- **Task instructions**: The listing below should be copied in full, word for word.

* * * *

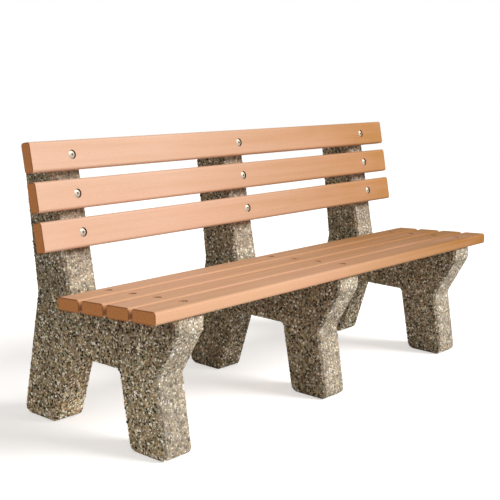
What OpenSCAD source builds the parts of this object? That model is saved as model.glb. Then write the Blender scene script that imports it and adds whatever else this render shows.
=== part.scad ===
// Park bench: seven plastic-lumber planks bolted to three precast concrete frames.
// X runs along the bench, the sitter faces -Y, and Z is up. The origin is on the ground,
// in the middle of the bench's length and of its depth.

/* [Bench] */
// Length of the planks
bench_l = 1830; // [1500:10:2400]
// Height of the seat's front top edge above the ground
seat_h = 464; // [420:2:500]
// Fall of the seat towards the back, in degrees
seat_tilt = 4; // [0:0.5:8]
// Lean of the backrest from upright, in degrees
back_lean = 12.5; // [6:0.5:20]
// Distance of an end frame's middle from the ends of the planks
end_overhang = 153; // [100:1:300]

/* [Planks] */
// Width of a plank
plank_w = 89; // [70:1:110]
// Thickness of a plank
plank_t = 38; // [30:1:45]
// Rounding of a plank's long edges
plank_r = 9; // [3:0.5:12]
// Bevel round a plank's sawn ends
plank_end_bevel = 1.5; // [0.5:0.5:2.5]
// Gap between seat planks
seat_gap = 12; // [5:1:20]
// Gap between back planks
back_gap = 27; // [10:1:40]

/* [Concrete frame] */
// Thickness of a frame along the bench
frame_t = 112; // [80:1:140]
// Bevel along every arris of a frame
arris = 8; // [2:0.5:9]
// Setback of the corbel's face behind the seat's front edge
corbel_setback = 11; // [5:1:30]
// Height of the corbel's upright face
corbel_face_h = 46; // [35:1:80]
// Distance of the front leg's waist behind the seat's front edge
waist_y = 87; // [75:1:110]
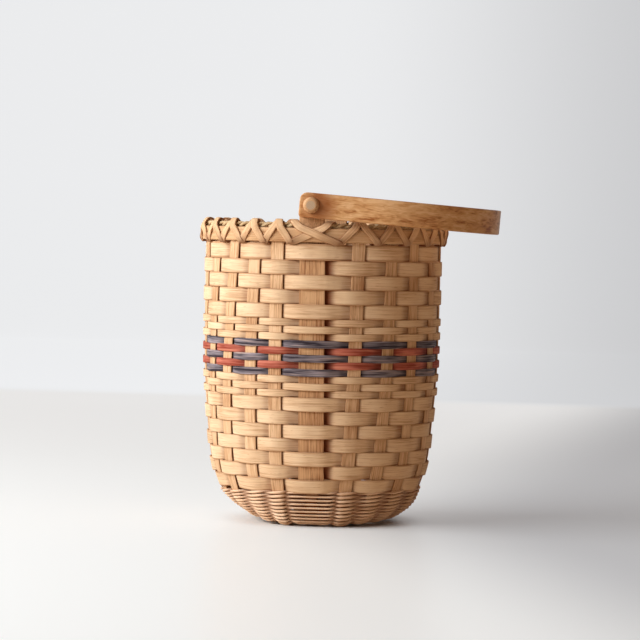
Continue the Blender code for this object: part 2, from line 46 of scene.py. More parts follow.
MM = 0.001
UPRIGHT_WIDTH = 12.6 * MM
UPRIGHT_THICK = 1.2 * MM
UPRIGHT_TOP = 271.5 * MM
TRIMMED_TOP = 253.5 * MM
FOOT_SHARE = 11.0 / 12.6
# Painted shade on the uprights through the foot: strong low down among the twined reed and all through the
# foot on the staves, weaker higher in the foot, none up the wall.
FOOT_SHADE = 0.9
UPPER_FOOT_SHADE = 0.27
TWINED_LOW = 22.0 * MM
FLAT_HALF = 0.42
MAT_PITCH = 17.0 * MM
MAT_STEP = 1.6 * MM
MAT_LANES = range(-2, 3)
MAT_TURN = 6.0 * MM
UPRIGHT_TUCK = 1.0 * MM
STAVE_FOOT_TUCK = 2.6 * MM
UPRIGHT_RIPPLE = 0.25 * MM
BACK_RIPPLE = -0.4
FULL_RIPPLE_PITCH = 12.0 * MM
STAVES = {0: 0.0, 10: pi}

# Compass places of the uprights at the rim and at the foot, in degrees from the front stave towards the
# folded handle. Most of them lean a little.
UPRIGHT_TOPS = (0.4, 22.7, 40.5, 54.9, 71.2, 90, 109, 127.5, 145, 162.5,
                180, 200.5, 222, 244, 266.5, 289, 303.3, 318, 331.2, 343.3)
UPRIGHT_FEET = (2, 21.1, 38, 55.5, 76, 94, 111.5, 128.5, 145.5, 162.5,
                180, 199, 219, 239, 258.5, 278, 293.5, 309, 327.5, 342.8)
LEAN_LOW = 33.1 * MM
LEAN_HIGH = 262.0 * MM
FRONT_TO_BACK = [(18, 12), (19, 11), (0, 10), (1, 9), (2, 8)]
LEFT_TO_RIGHT = [(17, 3), (16, 4), (15, 5), (14, 6), (13, 7)]


def millimetres(*rows):
    """Rows of sizes given in millimetres, in metres."""
    return [tuple(size * MM for size in row) for row in rows]


# Middle of the uprights as radius and height through the foot: at the front and back, the left and the
# right. The last values of the wall's line say how much fuller it is at the right.
FOOT_LINE_FRONT = millimetres(
    (60.0, 3.7), (70.0, 3.7), (79.0, 3.8), (82.6, 7.0), (86.3, 13.0), (89.3, 20.0),
    (91.6, 27.0), (92.9, 33.1))
FOOT_LINE_LEFT = millimetres(
    (55.0, 6.5), (60.0, 8.4), (65.0, 10.8), (71.0, 14.0), (77.8, 17.6), (84.6, 22.4),
    (90.2, 28.4), (92.9, 33.1))
FOOT_LINE_RIGHT = millimetres(
    (59.0, 4.4), (66.0, 5.4), (72.5, 7.2), (78.5, 10.3), (84.0, 14.2), (89.4, 20.3),
    (92.4, 27.4), (94.2, 33.1))
WALL_LINE = millimetres(
    (92.9, 33.1, 1.3), (97.7, 45.6, 1.3), (100.7, 58.2, 1.3), (102.6, 70.7, 1.0), (105.1, 95.7, 0.4),
    (107.4, 120.8, 0.4), (109.0, 146.8, 0.3), (109.8, 192.4, 0.0), (109.8, 272.5, 0.0))

# Rows of the wall from the rim down: how many, and their pitch
TOP_ROW_TOP = 258.9 * MM
ROW_BANDS = ((5, 13.34 * MM), (11, 6.51 * MM), (7, 12.53 * MM))
NARROW_PITCH = 10.0 * MM
ROW_LAP = 0.4 * MM
LOW_ROW_LAP = 1.1 * MM
LOW_ROWS_AFTER = 19
FIRST_ROW_RISE = 1.7 * MM


def place(angle, radius, height):
    """The point at a compass angle, a radius and a height."""
    return Vector((radius * sin(angle), -radius * cos(angle), height))


def around(angle):
    """The level direction round the basket at a compass angle."""
    return Vector((cos(angle), sin(angle), 0.0))


def wall_radius(angle, height):
    """Radius of the uprights' middle at a compass angle and a height above the foot."""
    radii, heights, fuller = zip(*WALL_LINE)
    to_right = max(sin(angle), 0.0) ** 2
    return float(numpy.interp(height, heights, radii) + to_right * numpy.interp(height, heights, fuller))


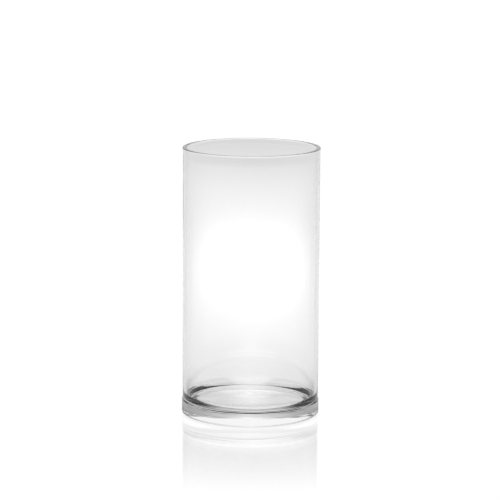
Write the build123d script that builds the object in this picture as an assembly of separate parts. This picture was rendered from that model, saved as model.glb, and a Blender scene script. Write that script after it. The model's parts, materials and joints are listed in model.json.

* * * *

- **Task result**:
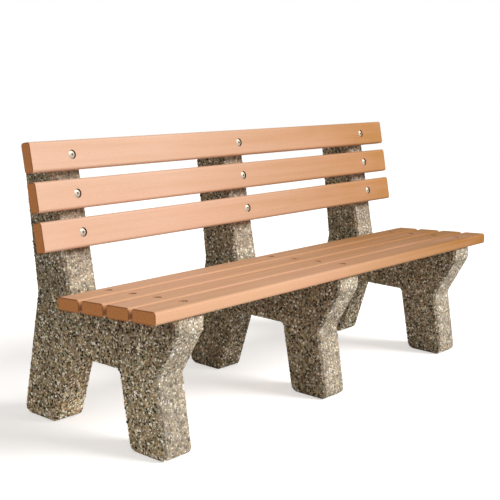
What OpenSCAD source builds the parts of this object? That model is saved as model.glb. Then write the Blender scene script that imports it and adds whatever else this render shows.
=== part.scad ===
// Park bench: seven plastic-lumber planks bolted to three precast concrete frames.
// X runs along the bench, the sitter faces -Y, and Z is up. The origin is on the ground,
// in the middle of the bench's length and of its depth.

/* [Bench] */
// Length of the planks
bench_l = 1830; // [1500:10:2400]
// Height of the seat's front top edge above the ground
seat_h = 464; // [420:2:500]
// Fall of the seat towards the back, in degrees
seat_tilt = 4; // [0:0.5:8]
// Lean of the backrest from upright, in degrees
back_lean = 12.5; // [6:0.5:20]
// Distance of an end frame's middle from the ends of the planks
end_overhang = 153; // [100:1:300]

/* [Planks] */
// Width of a plank
plank_w = 89; // [70:1:110]
// Thickness of a plank
plank_t = 38; // [30:1:45]
// Rounding of a plank's long edges
plank_r = 9; // [3:0.5:12]
// Bevel round a plank's sawn ends
plank_end_bevel = 1.5; // [0.5:0.5:2.5]
// Gap between seat planks
seat_gap = 12; // [5:1:20]
// Gap between back planks
back_gap = 27; // [10:1:40]

/* [Concrete frame] */
// Thickness of a frame along the bench
frame_t = 112; // [80:1:140]
// Bevel along every arris of a frame
arris = 8; // [2:0.5:9]
// Setback of the corbel's face behind the seat's front edge
corbel_setback = 11; // [5:1:30]
// Height of the corbel's upright face
corbel_face_h = 46; // [35:1:80]
// Distance of the front leg's waist behind the seat's front edge
waist_y = 87; // [75:1:110]
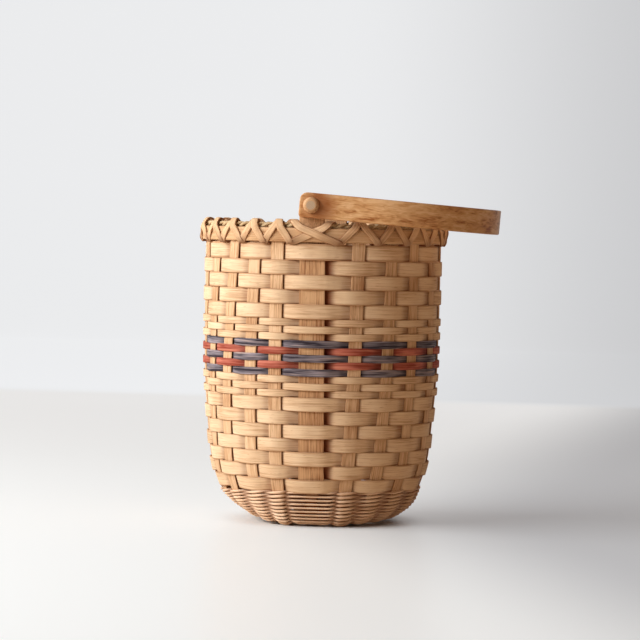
Continue the Blender code for this object: part 2, from line 46 of scene.py. More parts follow.
MM = 0.001
UPRIGHT_WIDTH = 12.6 * MM
UPRIGHT_THICK = 1.2 * MM
UPRIGHT_TOP = 271.5 * MM
TRIMMED_TOP = 253.5 * MM
FOOT_SHARE = 11.0 / 12.6
# Painted shade on the uprights through the foot: strong low down among the twined reed and all through the
# foot on the staves, weaker higher in the foot, none up the wall.
FOOT_SHADE = 0.9
UPPER_FOOT_SHADE = 0.27
TWINED_LOW = 22.0 * MM
FLAT_HALF = 0.42
MAT_PITCH = 17.0 * MM
MAT_STEP = 1.6 * MM
MAT_LANES = range(-2, 3)
MAT_TURN = 6.0 * MM
UPRIGHT_TUCK = 1.0 * MM
STAVE_FOOT_TUCK = 2.6 * MM
UPRIGHT_RIPPLE = 0.25 * MM
BACK_RIPPLE = -0.4
FULL_RIPPLE_PITCH = 12.0 * MM
STAVES = {0: 0.0, 10: pi}

# Compass places of the uprights at the rim and at the foot, in degrees from the front stave towards the
# folded handle. Most of them lean a little.
UPRIGHT_TOPS = (0.4, 22.7, 40.5, 54.9, 71.2, 90, 109, 127.5, 145, 162.5,
                180, 200.5, 222, 244, 266.5, 289, 303.3, 318, 331.2, 343.3)
UPRIGHT_FEET = (2, 21.1, 38, 55.5, 76, 94, 111.5, 128.5, 145.5, 162.5,
                180, 199, 219, 239, 258.5, 278, 293.5, 309, 327.5, 342.8)
LEAN_LOW = 33.1 * MM
LEAN_HIGH = 262.0 * MM
FRONT_TO_BACK = [(18, 12), (19, 11), (0, 10), (1, 9), (2, 8)]
LEFT_TO_RIGHT = [(17, 3), (16, 4), (15, 5), (14, 6), (13, 7)]


def millimetres(*rows):
    """Rows of sizes given in millimetres, in metres."""
    return [tuple(size * MM for size in row) for row in rows]


# Middle of the uprights as radius and height through the foot: at the front and back, the left and the
# right. The last values of the wall's line say how much fuller it is at the right.
FOOT_LINE_FRONT = millimetres(
    (60.0, 3.7), (70.0, 3.7), (79.0, 3.8), (82.6, 7.0), (86.3, 13.0), (89.3, 20.0),
    (91.6, 27.0), (92.9, 33.1))
FOOT_LINE_LEFT = millimetres(
    (55.0, 6.5), (60.0, 8.4), (65.0, 10.8), (71.0, 14.0), (77.8, 17.6), (84.6, 22.4),
    (90.2, 28.4), (92.9, 33.1))
FOOT_LINE_RIGHT = millimetres(
    (59.0, 4.4), (66.0, 5.4), (72.5, 7.2), (78.5, 10.3), (84.0, 14.2), (89.4, 20.3),
    (92.4, 27.4), (94.2, 33.1))
WALL_LINE = millimetres(
    (92.9, 33.1, 1.3), (97.7, 45.6, 1.3), (100.7, 58.2, 1.3), (102.6, 70.7, 1.0), (105.1, 95.7, 0.4),
    (107.4, 120.8, 0.4), (109.0, 146.8, 0.3), (109.8, 192.4, 0.0), (109.8, 272.5, 0.0))

# Rows of the wall from the rim down: how many, and their pitch
TOP_ROW_TOP = 258.9 * MM
ROW_BANDS = ((5, 13.34 * MM), (11, 6.51 * MM), (7, 12.53 * MM))
NARROW_PITCH = 10.0 * MM
ROW_LAP = 0.4 * MM
LOW_ROW_LAP = 1.1 * MM
LOW_ROWS_AFTER = 19
FIRST_ROW_RISE = 1.7 * MM


def place(angle, radius, height):
    """The point at a compass angle, a radius and a height."""
    return Vector((radius * sin(angle), -radius * cos(angle), height))


def around(angle):
    """The level direction round the basket at a compass angle."""
    return Vector((cos(angle), sin(angle), 0.0))


def wall_radius(angle, height):
    """Radius of the uprights' middle at a compass angle and a height above the foot."""
    radii, heights, fuller = zip(*WALL_LINE)
    to_right = max(sin(angle), 0.0) ** 2
    return float(numpy.interp(height, heights, radii) + to_right * numpy.interp(height, heights, fuller))


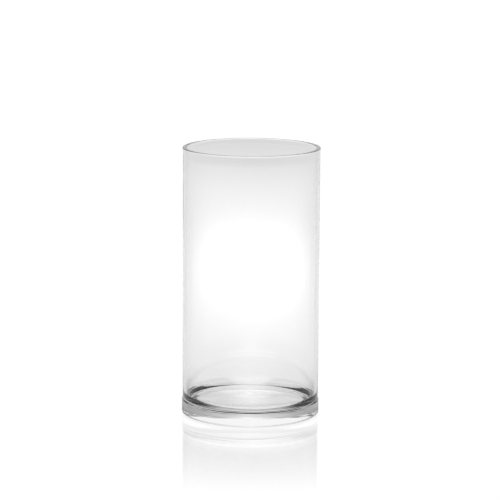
Write the build123d script that builds the object in this picture as an assembly of separate parts. This picture was rendered from that model, saved as model.glb, and a Blender scene script. Write that script after it. The model's parts, materials and joints are listed in model.json.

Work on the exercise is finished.